### DO THIS
Make an exact copy of the listing below.

** begin SOURCE DATA **

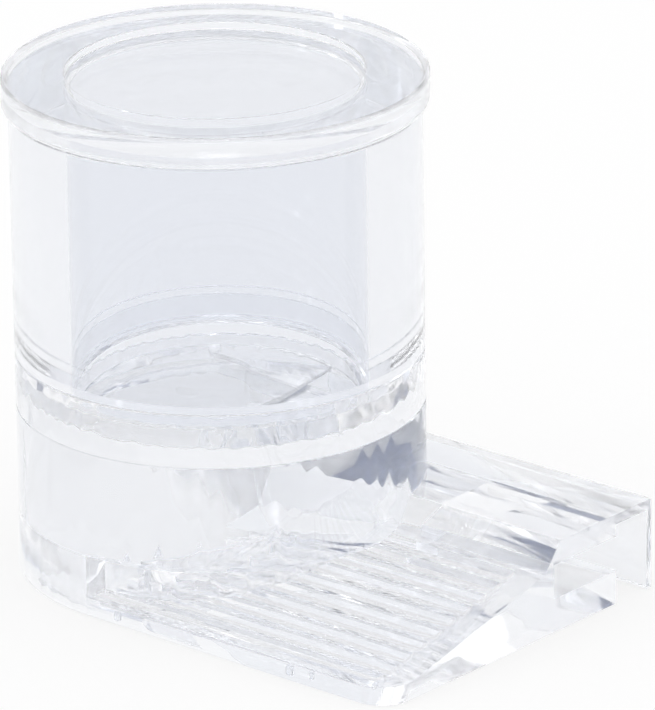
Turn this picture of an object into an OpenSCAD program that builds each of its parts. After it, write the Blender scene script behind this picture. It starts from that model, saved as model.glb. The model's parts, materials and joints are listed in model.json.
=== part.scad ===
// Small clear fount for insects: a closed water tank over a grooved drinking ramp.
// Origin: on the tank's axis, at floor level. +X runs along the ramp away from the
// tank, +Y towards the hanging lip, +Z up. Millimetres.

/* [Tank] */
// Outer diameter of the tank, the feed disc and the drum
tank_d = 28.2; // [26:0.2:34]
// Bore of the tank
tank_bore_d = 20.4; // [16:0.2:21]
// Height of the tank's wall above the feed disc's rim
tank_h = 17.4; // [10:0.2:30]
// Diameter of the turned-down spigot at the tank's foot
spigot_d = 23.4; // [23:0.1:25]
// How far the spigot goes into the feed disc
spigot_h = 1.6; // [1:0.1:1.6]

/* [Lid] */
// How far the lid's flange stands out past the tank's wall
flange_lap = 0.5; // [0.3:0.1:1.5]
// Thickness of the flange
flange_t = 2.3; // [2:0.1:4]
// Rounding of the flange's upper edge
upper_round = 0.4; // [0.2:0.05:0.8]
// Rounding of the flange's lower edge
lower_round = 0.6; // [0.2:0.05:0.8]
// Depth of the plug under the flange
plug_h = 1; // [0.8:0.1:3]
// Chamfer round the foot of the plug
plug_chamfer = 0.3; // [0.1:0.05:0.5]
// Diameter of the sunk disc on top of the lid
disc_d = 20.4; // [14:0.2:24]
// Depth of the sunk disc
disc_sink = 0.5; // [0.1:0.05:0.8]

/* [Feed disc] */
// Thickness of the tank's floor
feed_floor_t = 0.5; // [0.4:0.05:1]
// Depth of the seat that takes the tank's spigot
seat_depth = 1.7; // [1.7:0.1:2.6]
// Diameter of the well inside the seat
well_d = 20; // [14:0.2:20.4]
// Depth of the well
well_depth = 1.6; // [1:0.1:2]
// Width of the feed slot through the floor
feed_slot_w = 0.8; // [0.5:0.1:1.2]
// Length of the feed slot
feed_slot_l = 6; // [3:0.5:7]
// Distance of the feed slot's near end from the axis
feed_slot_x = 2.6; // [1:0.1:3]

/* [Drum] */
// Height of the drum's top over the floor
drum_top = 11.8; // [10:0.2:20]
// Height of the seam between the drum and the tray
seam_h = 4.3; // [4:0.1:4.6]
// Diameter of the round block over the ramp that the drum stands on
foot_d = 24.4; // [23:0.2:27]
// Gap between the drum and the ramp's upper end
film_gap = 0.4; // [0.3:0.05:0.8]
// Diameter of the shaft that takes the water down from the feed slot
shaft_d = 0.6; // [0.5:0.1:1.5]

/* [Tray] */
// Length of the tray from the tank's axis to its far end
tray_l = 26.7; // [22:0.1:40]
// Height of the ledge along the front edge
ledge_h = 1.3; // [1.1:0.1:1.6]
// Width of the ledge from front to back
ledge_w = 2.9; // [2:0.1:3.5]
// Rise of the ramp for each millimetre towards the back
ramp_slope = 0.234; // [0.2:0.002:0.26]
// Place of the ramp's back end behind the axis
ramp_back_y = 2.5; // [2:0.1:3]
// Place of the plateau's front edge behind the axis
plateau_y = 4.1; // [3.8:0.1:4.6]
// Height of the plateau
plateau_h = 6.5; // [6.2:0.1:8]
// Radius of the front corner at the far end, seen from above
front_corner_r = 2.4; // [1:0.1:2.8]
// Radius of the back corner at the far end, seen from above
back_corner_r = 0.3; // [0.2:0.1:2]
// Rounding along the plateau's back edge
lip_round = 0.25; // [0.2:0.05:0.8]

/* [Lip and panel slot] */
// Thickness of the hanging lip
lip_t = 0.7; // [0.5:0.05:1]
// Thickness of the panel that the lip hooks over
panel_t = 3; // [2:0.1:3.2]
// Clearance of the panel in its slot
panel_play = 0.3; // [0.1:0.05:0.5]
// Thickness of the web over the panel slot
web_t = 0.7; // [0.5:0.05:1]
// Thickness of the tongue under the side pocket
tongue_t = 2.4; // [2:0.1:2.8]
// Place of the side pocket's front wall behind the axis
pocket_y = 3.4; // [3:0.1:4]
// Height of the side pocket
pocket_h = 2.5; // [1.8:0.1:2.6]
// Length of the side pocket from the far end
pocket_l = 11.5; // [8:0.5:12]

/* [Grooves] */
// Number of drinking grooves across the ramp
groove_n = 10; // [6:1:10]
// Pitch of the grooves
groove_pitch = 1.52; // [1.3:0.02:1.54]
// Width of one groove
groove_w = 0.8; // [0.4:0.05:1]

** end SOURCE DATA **

### SOLUTION
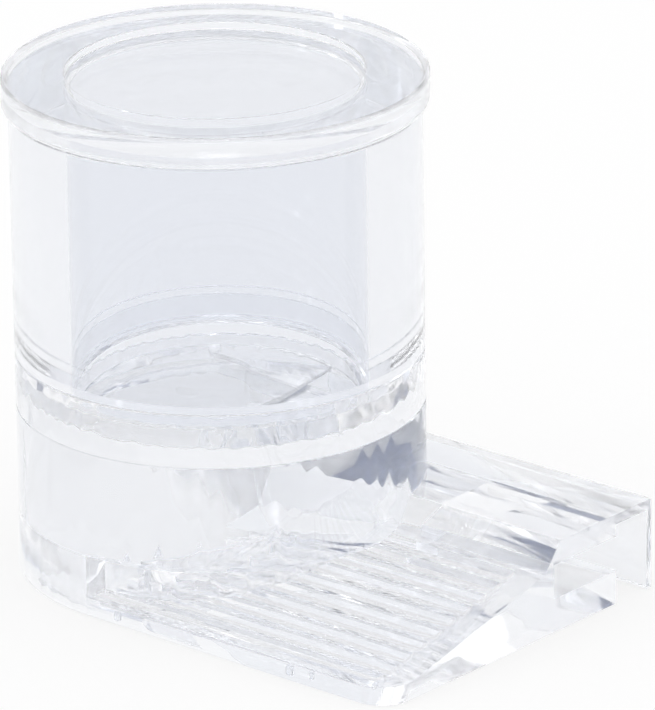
Turn this picture of an object into an OpenSCAD program that builds each of its parts. After it, write the Blender scene script behind this picture. It starts from that model, saved as model.glb. The model's parts, materials and joints are listed in model.json.
=== part.scad ===
// Small clear fount for insects: a closed water tank over a grooved drinking ramp.
// Origin: on the tank's axis, at floor level. +X runs along the ramp away from the
// tank, +Y towards the hanging lip, +Z up. Millimetres.

/* [Tank] */
// Outer diameter of the tank, the feed disc and the drum
tank_d = 28.2; // [26:0.2:34]
// Bore of the tank
tank_bore_d = 20.4; // [16:0.2:21]
// Height of the tank's wall above the feed disc's rim
tank_h = 17.4; // [10:0.2:30]
// Diameter of the turned-down spigot at the tank's foot
spigot_d = 23.4; // [23:0.1:25]
// How far the spigot goes into the feed disc
spigot_h = 1.6; // [1:0.1:1.6]

/* [Lid] */
// How far the lid's flange stands out past the tank's wall
flange_lap = 0.5; // [0.3:0.1:1.5]
// Thickness of the flange
flange_t = 2.3; // [2:0.1:4]
// Rounding of the flange's upper edge
upper_round = 0.4; // [0.2:0.05:0.8]
// Rounding of the flange's lower edge
lower_round = 0.6; // [0.2:0.05:0.8]
// Depth of the plug under the flange
plug_h = 1; // [0.8:0.1:3]
// Chamfer round the foot of the plug
plug_chamfer = 0.3; // [0.1:0.05:0.5]
// Diameter of the sunk disc on top of the lid
disc_d = 20.4; // [14:0.2:24]
// Depth of the sunk disc
disc_sink = 0.5; // [0.1:0.05:0.8]

/* [Feed disc] */
// Thickness of the tank's floor
feed_floor_t = 0.5; // [0.4:0.05:1]
// Depth of the seat that takes the tank's spigot
seat_depth = 1.7; // [1.7:0.1:2.6]
// Diameter of the well inside the seat
well_d = 20; // [14:0.2:20.4]
// Depth of the well
well_depth = 1.6; // [1:0.1:2]
// Width of the feed slot through the floor
feed_slot_w = 0.8; // [0.5:0.1:1.2]
// Length of the feed slot
feed_slot_l = 6; // [3:0.5:7]
// Distance of the feed slot's near end from the axis
feed_slot_x = 2.6; // [1:0.1:3]

/* [Drum] */
// Height of the drum's top over the floor
drum_top = 11.8; // [10:0.2:20]
// Height of the seam between the drum and the tray
seam_h = 4.3; // [4:0.1:4.6]
// Diameter of the round block over the ramp that the drum stands on
foot_d = 24.4; // [23:0.2:27]
// Gap between the drum and the ramp's upper end
film_gap = 0.4; // [0.3:0.05:0.8]
// Diameter of the shaft that takes the water down from the feed slot
shaft_d = 0.6; // [0.5:0.1:1.5]

/* [Tray] */
// Length of the tray from the tank's axis to its far end
tray_l = 26.7; // [22:0.1:40]
// Height of the ledge along the front edge
ledge_h = 1.3; // [1.1:0.1:1.6]
// Width of the ledge from front to back
ledge_w = 2.9; // [2:0.1:3.5]
// Rise of the ramp for each millimetre towards the back
ramp_slope = 0.234; // [0.2:0.002:0.26]
// Place of the ramp's back end behind the axis
ramp_back_y = 2.5; // [2:0.1:3]
// Place of the plateau's front edge behind the axis
plateau_y = 4.1; // [3.8:0.1:4.6]
// Height of the plateau
plateau_h = 6.5; // [6.2:0.1:8]
// Radius of the front corner at the far end, seen from above
front_corner_r = 2.4; // [1:0.1:2.8]
// Radius of the back corner at the far end, seen from above
back_corner_r = 0.3; // [0.2:0.1:2]
// Rounding along the plateau's back edge
lip_round = 0.25; // [0.2:0.05:0.8]

/* [Lip and panel slot] */
// Thickness of the hanging lip
lip_t = 0.7; // [0.5:0.05:1]
// Thickness of the panel that the lip hooks over
panel_t = 3; // [2:0.1:3.2]
// Clearance of the panel in its slot
panel_play = 0.3; // [0.1:0.05:0.5]
// Thickness of the web over the panel slot
web_t = 0.7; // [0.5:0.05:1]
// Thickness of the tongue under the side pocket
tongue_t = 2.4; // [2:0.1:2.8]
// Place of the side pocket's front wall behind the axis
pocket_y = 3.4; // [3:0.1:4]
// Height of the side pocket
pocket_h = 2.5; // [1.8:0.1:2.6]
// Length of the side pocket from the far end
pocket_l = 11.5; // [8:0.5:12]

/* [Grooves] */
// Number of drinking grooves across the ramp
groove_n = 10; // [6:1:10]
// Pitch of the grooves
groove_pitch = 1.52; // [1.3:0.02:1.54]
// Width of one groove
groove_w = 0.8; // [0.4:0.05:1]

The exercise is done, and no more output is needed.